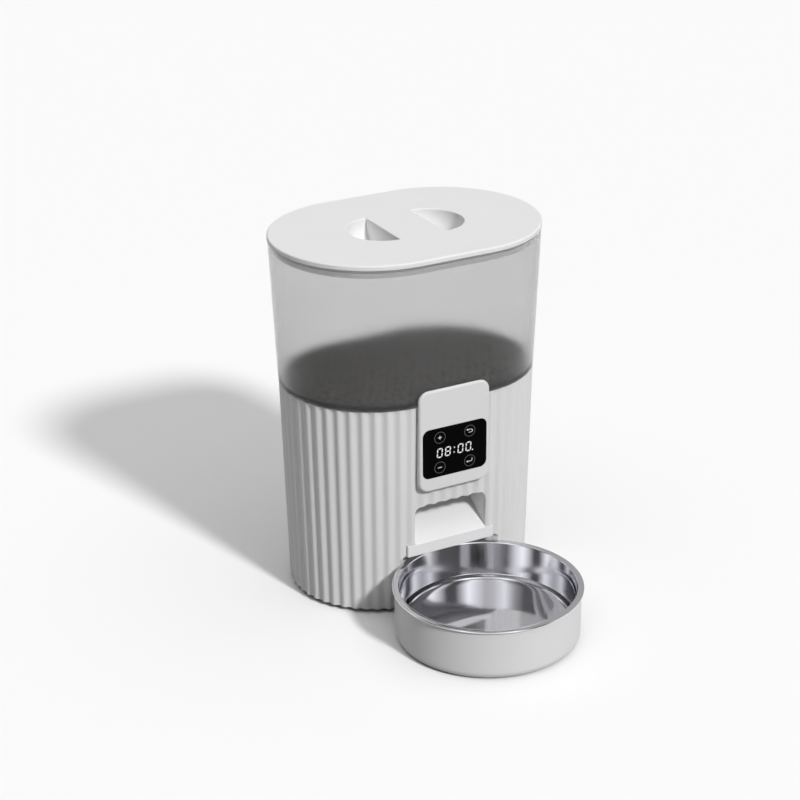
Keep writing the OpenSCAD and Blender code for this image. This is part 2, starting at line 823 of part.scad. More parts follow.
function tooth(n, at) =
    let (
        rp = gear_m * n / 2, rb = rp * cos(pressure),
        ra = rp + add_k * gear_m, rf = rp - ded_k * gear_m,
        r0 = max(rb, rf), steps = 5,
        rs = [for (k = [0 : steps]) r0 + (ra - r0) * k / steps]
    )
    concat(
        [rf * [cos(at - half_tooth(n, r0)), sin(at - half_tooth(n, r0))]],
        [for (k = [0 : steps]) rs[k] * [cos(at - half_tooth(n, rs[k])), sin(at - half_tooth(n, rs[k]))]],
        [for (k = [steps : -1 : 0]) rs[k] * [cos(at + half_tooth(n, rs[k])), sin(at + half_tooth(n, rs[k]))]],
        [rf * [cos(at + half_tooth(n, r0)), sin(at + half_tooth(n, r0))]]
    );

// A gear with tooth 0 centred on angle a0
module gear(n, a0, z0, z1) {
    translate([0, 0, z0]) linear_extrude(z1 - z0)
        polygon([for (i = [0 : n - 1]) each tooth(n, a0 + 360 * i / n)]);
}

// Directions between the gears' centres, and the turn of each gear that meshes them
to_idler = atan2(idler_y - rotor_back, idler_x);
to_motor = atan2(motor_y - idler_y, motor_x - idler_x);
idler_phase = to_idler + 180 + 180 / pinion_teeth;
motor_phase = to_motor + 180 + 180 / pinion_teeth;

module output_gear() {
    color("#D9C27A") at_rotor() difference() {
        union() {
            gear(output_teeth, to_idler, output_low, output_low + gear_face);
            translate([0, 0, output_low]) cylinder(r = 7, h = gear_face + 4);
        }
        translate([0, 0, output_low - 1]) cylinder(r = shaft_r, h = gear_face + 6);
    }
}

module idler_gear() {
    color("#D9D5CC") at_body() translate([idler_x, idler_y, 0]) difference() {
        union() {
            gear(pinion_teeth, idler_phase, output_low, wheel_low);
            gear(wheel_teeth, to_motor, wheel_low, wheel_low + gear_face);
        }
        translate([0, 0, output_low - 1]) cylinder(r = axle_r + run_gap, h = 4 * gear_face);
    }
}

module motor_pinion() {
    color("#C8A24A") at_body() translate([motor_x, motor_y, 0]) difference() {
        gear(pinion_teeth, motor_phase, wheel_low, wheel_low + gear_face);
        translate([0, 0, wheel_low - 1]) cylinder(r = axle_r, h = 2 * gear_face);
    }
}

module motor_shaft() {
    color(steel) at_body() translate([motor_x, motor_y, wheel_low - 0.5])
        cylinder(r = axle_r, h = gear_top + 5 - wheel_low);
}

module drive_shaft() {
    color(steel) at_rotor() translate([0, 0, gear_low + 1.2])
        cylinder(r = shaft_r, h = paddle_top + 6 - gear_low);
}

module rotor_hub() {
    color("#8C9096") at_rotor() tube(hub_r, shaft_r, chamber_floor + 1, paddle_top);
}

module rotor_paddles() {
    sleeve = 2;
    blade_t = 2;
    color("#6F7378") at_rotor() difference() {
        union() {
            translate([0, 0, paddle_low]) cylinder(r = hub_r + sleeve, h = paddle_top - paddle_low);
            for (i = [0 : paddles - 1]) rotate([0, 0, 360 * (i + 0.5) / paddles])
                translate([hub_r + sleeve / 2, -blade_t / 2, paddle_low])
                    cube([paddle_r - hub_r - sleeve / 2, blade_t, paddle_top - paddle_low]);
        }
        translate([0, 0, paddle_low - 1]) cylinder(r = hub_r, h = chamber_h);
    }
}

module agitator() {
    color("#8C9096") at_rotor() difference() {
        union() {
            translate([0, 0, paddle_top]) cylinder(r = 6.5, h = 18);
            translate([0, 0, paddle_top + 18]) cylinder(r1 = 6.5, r2 = 3.5, h = 3);
            for (k = [0, 1]) rotate([0, 0, 180 * k + 40]) translate([0, 0, paddle_top + 11 + 4 * k])
                rotate([0, 90, 0]) cylinder(r = 2.5, h = 30);
        }
        translate([0, 0, paddle_top - 1]) cylinder(r = shaft_r, h = 8.2);
    }
}

// ---- Hopper, food and lid -----------------------------------------------------

skirt_t = 2;
step_t = 4;
funnel_low = deck_z + plate_t + 6;

// A thin slice of the oval, as a hull's child
module oval_slice(r, z) {
    for (side = [-1, 1]) translate([side * flat_half, 0, z]) cylinder(r = r, h = 0.5, $fn = 40);
}

module round_slice(r, z) {
    translate([0, rotor_back, z]) cylinder(r = r, h = 0.5, $fn = 40);
}

module hopper() {
    skirt_r = inner_r(seam_z - skirt_h) - slide_gap;
    color("#C9CBCC", 0.5) at_body() {
        oval_sweep() polygon([
            [seam_r, seam_z], [mouth_r, mouth_z], [mouth_r - hopper_wall, mouth_z],
            [seam_r - hopper_wall, seam_z + step_t], [skirt_r - skirt_t, seam_z - 2],
            [skirt_r - skirt_t, seam_z - skirt_h], [skirt_r, seam_z - skirt_h], [skirt_r, seam_z]
        ]);
        difference() {
            union() {
                hull() {
                    oval_slice(skirt_r - skirt_t / 2, seam_z - 4.5);
                    round_slice(neck_r + hopper_wall, funnel_low);
                }
                translate([0, rotor_back, deck_z + plate_t + seat_gap])
                    cylinder(r = neck_r + hopper_wall, h = funnel_low - deck_z - plate_t);
            }
            hull() {
                oval_slice(skirt_r - skirt_t / 2 - 0.5, seam_z - 2.3);
                round_slice(neck_r, funnel_low + 1.8);
            }
            oval_solid(seam_z - 2.1, skirt_r - skirt_t, seam_z, skirt_r - skirt_t);
            translate([0, rotor_back, deck_z]) cylinder(r = neck_r, h = funnel_low + 2.2 - deck_z);
        }
    }
}

module food_fill() {
    r = seam_r - hopper_wall - 0.8;
    color("#6B5F52") at_body() hull() {
        oval_slice(r, seam_z + step_t);
        oval_slice(r, seam_z + food_level - 0.5);
        round_slice(neck_r - 8, funnel_low + 7);
    }
}

module scoop(r, side, cut) {
    translate([side * grip_w / 2, 0, top_z]) intersection() {
        sphere(r, $fn = 96);
        translate([side > 0 ? -cut : -r - 1, -r - 1, -r - 1]) cube([r + 1 + cut, 2 * r + 2, r + 1 + 5]);
    }
}

module lid() {
    edge = 1.5;
    scoop_t = 2;
    plug_r = mouth_r - hopper_wall - 2.2;
    color(white) at_body() difference() {
        union() {
            oval_sweep() {
                ring_profile(0, lid_r - edge, mouth_z, top_z);
                ring_profile(lid_r - edge - 1, lid_r, mouth_z, top_z - edge);
                translate([lid_r - edge, top_z - edge]) circle(edge, $fn = 32);
            }
            oval_sweep() ring_profile(plug_r - 2, plug_r, mouth_z - plug_h, mouth_z + 1);
            for (side = [-1, 1]) intersection() {
                scoop(scoop_r + scoop_t, side, scoop_t);
                translate([-100, -100, 0]) cube([200, 200, top_z - 1]);
            }
        }
        for (side = [-1, 1]) scoop(scoop_r, side, 0);
    }
}

module lid_seal() {
    plug_r = mouth_r - hopper_wall - 2.2;
    color("#D5D6D6") at_body()
        oval_sweep() ring_profile(plug_r, plug_r + 1.6, mouth_z - plug_h + 2, mouth_z - plug_h + 5);
}

dry_w = 34;
dry_l = 72;
dry_h = 14;
dry_wall = 1.2;
dry_door_t = 1.5;
dry_door_gap = 0.1;
dry_pin_r = 0.8;
dry_pin_gap = 0.05;
dry_knuckle_r = 1.5;
dry_knuckle_w = 22;
dry_lug_w = 2.4;
dry_floor = mouth_z - dry_h;
dry_hinge_y = -dry_l / 2 - dry_knuckle_r - slide_gap;
dry_hinge_z = dry_floor - dry_door_gap - dry_door_t / 2;
dry_lug_x = dry_knuckle_w / 2 + slide_gap + dry_lug_w / 2;

module dry_hinge_rod(r, length) {
    rotate([0, 90, 0]) cylinder(r = r, h = length, center = true, $fn = 48);
}

module desiccant_box() {
    web_h = 5;
    color(inner_white) at_body() difference() {
        union() {
            translate([-dry_w / 2, -dry_l / 2, dry_floor]) cube([dry_w, dry_l, dry_h]);
            for (side = [-1, 1]) translate([side * dry_lug_x, dry_hinge_y, dry_hinge_z]) {
                dry_hinge_rod(dry_knuckle_r, dry_lug_w);
                translate([-dry_lug_w / 2, -dry_knuckle_r, dry_door_t / 2 + dry_door_gap])
                    cube([dry_lug_w, 2 * dry_knuckle_r + slide_gap + dry_wall / 2, web_h]);
            }
        }
        translate([-dry_w / 2 + dry_wall, -dry_l / 2 + dry_wall, dry_floor - 1])
            cube([dry_w - 2 * dry_wall, dry_l - 2 * dry_wall, dry_h - dry_wall + 1]);
        translate([0, dry_hinge_y, dry_hinge_z]) dry_hinge_rod(dry_pin_r + dry_pin_gap, dry_w);
    }
}

module desiccant_cartridge() {
    color("#BFD3E0") at_body() difference() {
        translate([-dry_w / 2 + 2, -dry_l / 2 + 2, dry_floor + 1])
            cube([dry_w - 4, dry_l - 4, dry_h - dry_wall - 1.2]);
        for (x = [-9 : 6 : 9], y = [-24 : 8 : 24])
            translate([x, y, dry_floor]) cylinder(r = 1.5, h = 3, $fn = 24);
    }
}

module desiccant_door() {
    color(inner_white) at_body() difference() {
        union() {
            translate([-dry_w / 2, -dry_l / 2, dry_hinge_z - dry_door_t / 2])
                cube([dry_w, dry_l, dry_door_t]);
            translate([0, dry_hinge_y, dry_hinge_z]) {
                dry_hinge_rod(dry_knuckle_r, dry_knuckle_w);
                dry_hinge_rod(dry_pin_r, 2 * dry_lug_x + dry_lug_w);
                translate([-dry_knuckle_w / 2, 0, -dry_door_t / 2])
                    cube([dry_knuckle_w, dry_knuckle_r + slide_gap + 1, dry_door_t]);
            }
        }
        for (y = [-dry_l / 2 + 12 : 8 : dry_l / 2 - 12])
            translate([-dry_w / 2 + 6, y, dry_floor - 5]) cube([dry_w - 12, 3, 6]);
    }
}

// ---- Bowl ---------------------------------------------------------------------

holder_r = rim_r - 2.1;
bowl_r = rim_r - rim_w;
bowl_floor = 13;
floor_r = bowl_r - 5.8;

module bowl_holder() {
    fillet = 7;
    color(white) translate([0, bowl_y, 0]) difference() {
        rotate_extrude($fn = 128) {
            square([holder_r - fillet, fillet + 1]);
            translate([0, fillet]) square([holder_r, rim_z - steel_t - fillet]);
            translate([holder_r - fillet, fillet]) circle(fillet);
        }
        translate([0, 0, fillet]) cylinder(r = holder_r - holder_wall, h = rim_z, $fn = 128);
        translate([0, 0, 2]) cylinder(r = holder_r - fillet, h = rim_z, $fn = 128);
    }
}

module steel_bowl() {
    bead = 0.9;
    color(steel) translate([0, bowl_y, 0]) rotate_extrude($fn = 128) {
        polygon([
            [0, bowl_floor - steel_t], [floor_r, bowl_floor - steel_t],
            [floor_r + 2, bowl_floor + 2.5], [bowl_r - 1.4, bowl_floor + 3.2],
            [bowl_r, bowl_floor + 5], [bowl_r + 0.6, rim_z - steel_t],
            [rim_r - bead, rim_z - steel_t], [rim_r - bead, rim_z], [bowl_r, rim_z],
            [bowl_r - steel_t, bowl_floor + 5.6], [bowl_r - 2, bowl_floor + 4],
            [floor_r + 1.6, bowl_floor + 3.3], [floor_r - 0.6, bowl_floor], [0, bowl_floor]
        ]);
        translate([rim_r - bead, rim_z - bead]) circle(bead, $fn = 24);
    }
}

base_shell();
bottom_cover();
rubber_feet();
bottom_screws();
bowl_dock();
chute();
rotor_chamber();
chamber_screws();
drop_shield();
deck();
front_panel();
display_window();
led_display();
touch_springs();
display_board();
panel_screws();
main_board();
board_parts();
dc_jack();
battery_box();
battery_contacts();
battery_cells();
gearbox_case();
gearbox_cover();
gearbox_screws();
idler_pin();
output_bush();
shaft_seal();
geared_motor();
motor_screws();
hopper();
food_fill();
lid();
lid_seal();
desiccant_box();
desiccant_cartridge();
desiccant_door();
rotor_hub();
rotor_paddles();
agitator();
drive_shaft();
output_gear();
idler_gear();
motor_shaft();
motor_pinion();
bowl_holder();
steel_bowl();
battery_door();
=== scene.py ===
import math
import random

import bmesh
import bpy
from mathutils import Matrix, Vector


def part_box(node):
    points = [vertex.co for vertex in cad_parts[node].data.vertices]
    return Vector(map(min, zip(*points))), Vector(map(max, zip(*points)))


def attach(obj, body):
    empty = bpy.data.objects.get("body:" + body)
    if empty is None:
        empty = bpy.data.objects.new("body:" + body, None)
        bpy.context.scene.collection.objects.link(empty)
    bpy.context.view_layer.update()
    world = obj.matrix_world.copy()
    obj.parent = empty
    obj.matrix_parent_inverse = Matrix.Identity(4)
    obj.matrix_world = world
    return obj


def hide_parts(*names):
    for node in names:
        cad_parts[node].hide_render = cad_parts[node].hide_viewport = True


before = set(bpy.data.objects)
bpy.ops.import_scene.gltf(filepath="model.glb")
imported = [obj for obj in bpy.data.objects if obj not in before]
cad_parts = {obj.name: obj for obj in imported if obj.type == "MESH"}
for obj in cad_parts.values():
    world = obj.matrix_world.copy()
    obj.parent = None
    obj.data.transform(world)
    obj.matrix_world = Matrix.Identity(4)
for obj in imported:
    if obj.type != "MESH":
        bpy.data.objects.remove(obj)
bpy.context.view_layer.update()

# ---- Camera ------------------------------------------------------------------------------------
# It stands 1.8 m away, to the left of the feeder's front, and looks down on it. The feeder
# stands left of the middle of the view, because its shadow falls back and to the left.
MM = 0.001
CAMERA_AZIMUTH = math.radians(-28.011)
CAMERA_HEIGHT_ANGLE = math.radians(23.828)
CAMERA_ROLL = math.radians(-0.553)
CAMERA_DISTANCE = 1800 * MM
CAMERA_LENS = 91.77
SENSOR_WIDE = 36
CAMERA_TARGET = Vector((21.32, 118.46, 132.33)) * MM


def linked(name, data):
    """A new object in the scene, made of a mesh, a light or a camera."""
    made = bpy.data.objects.new(name, data)
    bpy.context.scene.collection.objects.link(made)
    return made


camera = linked("camera", bpy.data.cameras.new("camera"))
camera.data.lens = CAMERA_LENS
camera.data.sensor_width = SENSOR_WIDE
turn = (Matrix.Rotation(CAMERA_AZIMUTH, 4, "Z")
        @ Matrix.Rotation(math.pi / 2 - CAMERA_HEIGHT_ANGLE, 4, "X")
        @ Matrix.Rotation(CAMERA_ROLL, 4, "Z"))
camera.matrix_world = Matrix.Translation(CAMERA_TARGET + turn.col[2].xyz * CAMERA_DISTANCE) @ turn
bpy.context.scene.camera = camera
bpy.context.scene.view_settings.view_transform = "Standard"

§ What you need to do
Only the lines from the one holding "in imported if" through the end of the listing should be given again, exactly and with both ends included.

§ Written response
cad_parts = {obj.name: obj for obj in imported if obj.type == "MESH"}
for obj in cad_parts.values():
    world = obj.matrix_world.copy()
    obj.parent = None
    obj.data.transform(world)
    obj.matrix_world = Matrix.Identity(4)
for obj in imported:
    if obj.type != "MESH":
        bpy.data.objects.remove(obj)
bpy.context.view_layer.update()

# ---- Camera ------------------------------------------------------------------------------------
# It stands 1.8 m away, to the left of the feeder's front, and looks down on it. The feeder
# stands left of the middle of the view, because its shadow falls back and to the left.
MM = 0.001
CAMERA_AZIMUTH = math.radians(-28.011)
CAMERA_HEIGHT_ANGLE = math.radians(23.828)
CAMERA_ROLL = math.radians(-0.553)
CAMERA_DISTANCE = 1800 * MM
CAMERA_LENS = 91.77
SENSOR_WIDE = 36
CAMERA_TARGET = Vector((21.32, 118.46, 132.33)) * MM


def linked(name, data):
    """A new object in the scene, made of a mesh, a light or a camera."""
    made = bpy.data.objects.new(name, data)
    bpy.context.scene.collection.objects.link(made)
    return made


camera = linked("camera", bpy.data.cameras.new("camera"))
camera.data.lens = CAMERA_LENS
camera.data.sensor_width = SENSOR_WIDE
turn = (Matrix.Rotation(CAMERA_AZIMUTH, 4, "Z")
        @ Matrix.Rotation(math.pi / 2 - CAMERA_HEIGHT_ANGLE, 4, "X")
        @ Matrix.Rotation(CAMERA_ROLL, 4, "Z"))
camera.matrix_world = Matrix.Translation(CAMERA_TARGET + turn.col[2].xyz * CAMERA_DISTANCE) @ turn
bpy.context.scene.camera = camera
bpy.context.scene.view_settings.view_transform = "Standard"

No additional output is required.